We stopped by the Naturfreunde, an Oakland German-American group. It started back in the 1920s as a strictly German speaking club, but now is open to all who support nature and Austrian-German-Swiss culture. Nearby we got our first glorious view, looking over Oakland from above Holy Dames University.
Further up Butters, we heard from Dolores, who is both a frequent OUP walk participant and a member of the Butters Canyon Conservancy that has been working since 2001 to preserve Butters Canyon and the local Peralta Creek watershed. With the exception of a couple of "pumpkin teeth" still sticking out, most of the canyon has now been preserved either through acquisition or conservation easements. The group is now working to remove invasive plants and help mitigate fire danger.

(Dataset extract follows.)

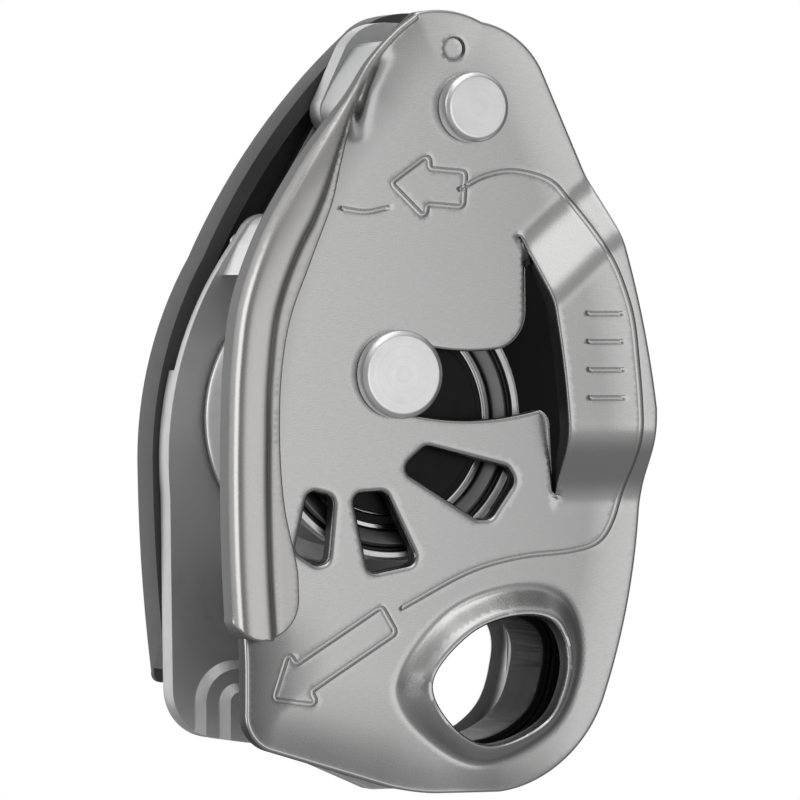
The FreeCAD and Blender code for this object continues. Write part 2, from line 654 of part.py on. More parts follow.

Then it was up the hill and across Joaquin Miller Rd. into Joaquin Miller Park. After Joaquin Miller died, part of the land became a city park, The Heights (Miller had called his 75-acre estate 'The Hights'), and part became Sequoia Park, which was home to the Oakland Zoo for a few years. We saw some of the monuments that Miller erected, got another spectacular view, and finished the walk at The Abbey, Miller's former home across from the end of Butters Drive.
Our walk took us briefly near the Woodminster Cascade. Usually the water isn't running in it but it was Saturday, so after the walk I went back and took some pictures. I found out from some OPR workers that there was a wedding scheduled for later that afternoon.